The Ethics of Domestication; a new, contextualist perspective on problems encountered in the human-animal relationship
01 / 2013 - 12 / 2016
Veel mensen hebben bezwaar tegen ingrepen bij dieren, zoals genetische modificatie. Traditionele ethische theorieën kunnen deze bezwaren niet rechtvaardigen. Dit onderzoek gaat na of een theorie gericht op de soort, en niet alleen individuele dieren, genoemde bezwaren wél kan onderbouwen.

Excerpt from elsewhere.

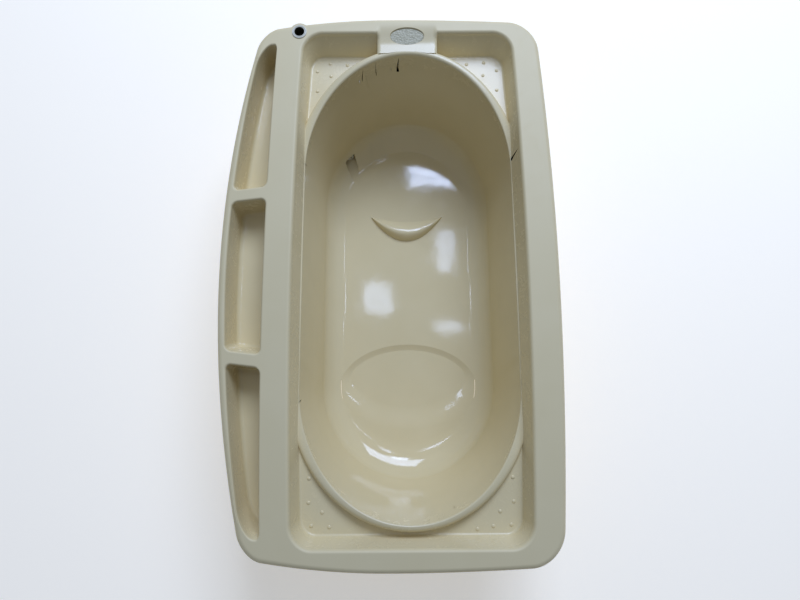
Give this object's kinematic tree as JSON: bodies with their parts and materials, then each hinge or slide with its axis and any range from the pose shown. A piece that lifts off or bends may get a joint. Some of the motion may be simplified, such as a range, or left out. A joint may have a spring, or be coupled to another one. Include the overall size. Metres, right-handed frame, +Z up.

The philosophical discourse on animal ethics that has been ongoing since 1975 is at risk of reaching a deadlock. This discourse centeres on the opposition between considerations of welfare versus intrinsic value (e.g. Dutch law) of individual animals. Due to this focus on individuals, many problems encountered in animal domestication cannot be satisfactorily addressed (for example: breeding animals for aesthetic characteristics often leads to the creation of whole breeds of unhealthy animals. Also, many people object to changing fundamental biological characteristics of animals for our purposes: we should change the farm to fit the animal, not the other way around). Objections to "tampering" with animals seem to focus on the level of the species rather than the individual. However, it is not self-evident that species have independent moral relevance. I propose to examine whether and how considerations at the level of species could nevertheless play a role in solving above-mentioned problems. My hypothesis is that species could have dependent moral relevance, because other species are intertwined with our own practical self-understanding. Each definition of what it means to be human has implications for our views on what we owe each other and other species; each defines our views about how we should relate to the non-human world. In order to solve these problems, then, we need to reconsider our relationship to other species. To this end, I will further develop the novel, still underdetermined "contextual approach" in animal ethics, integrate this with perspectives from philosophical anthropology and philosophy of biology, and combine insights from these fields with empirical research of stakeholder opinions. The study aims to address problems in practices like veterinary medicine, animal breeding, and the management of animals in the wild, and will provide input for societal and political debates regarding the human-animal relationship and even biodiversity preservation.